Considering Rice's dynamics as a ball-carrier, his reliability on screens is quite apparent. So, the Ravens try to pull a fast one against the NFL's best pass-rushing unit.
It's a simple off-set backfield with Flacco under center and two receivers out wide. A play-action fake is commencing.
This is the first evidence of Denver's discipline. Despite all three linebackers keeping their eyes on the fake, each are also sinking into their coverage responsibilities. Football terminology is keeping one's head on a swivel.
From behind the offense no one falls for the fake. Why? Because the true key to reading an offense is reacting to the offensive line.
Now yes, this read must be made within what feels like nanoseconds when on the field. Nevertheless, the line can't cross the line of scrimmage on a passing play—or head upfield on a screen until the pass is completed.

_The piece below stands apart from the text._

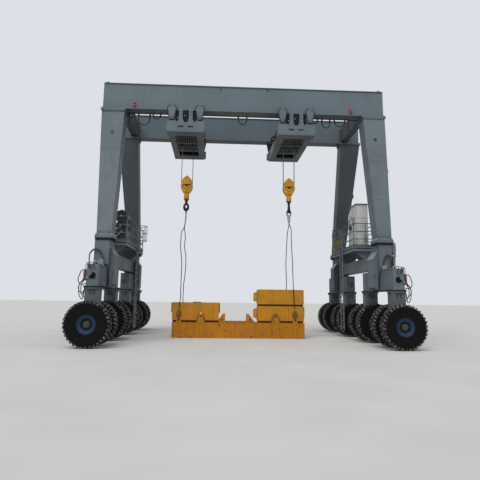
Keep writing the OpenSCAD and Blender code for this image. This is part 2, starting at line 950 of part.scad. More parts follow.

It's a simple rule and you wonder why so many linebackers fall for play-fakes.
The Broncos 'backers know how to read the line and react accordingly, period.
Watching the play develop, the Broncos form a shield at the intermediate level. At the same time, there's no immediate pressure on Flacco as he wanders to his right in targeting Rice for the screen.
Denver, despite rushing four, quickly recognizes the screen and doesn't get sucked into the backfield. Only one attacks Flacco to force the pass, and everyone else instead redirects toward Rice slipping underneath his linemen.
So, where does Rice have to go? Absolutely nowhere.
Teams that field a consistently dominant pass rush, but fail to defend well against the pass lack discipline. This why screens end up working, because a front four gets excited about a free pass to the quarterback.
The end result is a back darting downfield for a boatload of yards after the catch. Then, when another play-action occurs, that same front four won't attack upfield when needed. The pocket holds up and the quarterback steps into an accurate throw.
No opponent gets that ineptitude from Miller and the Broncos.
This defense is collectively the best in pro football because it consistently displays assignment discipline. And when the time comes to bulldoze an offensive line, the quarterback is a sitting duck.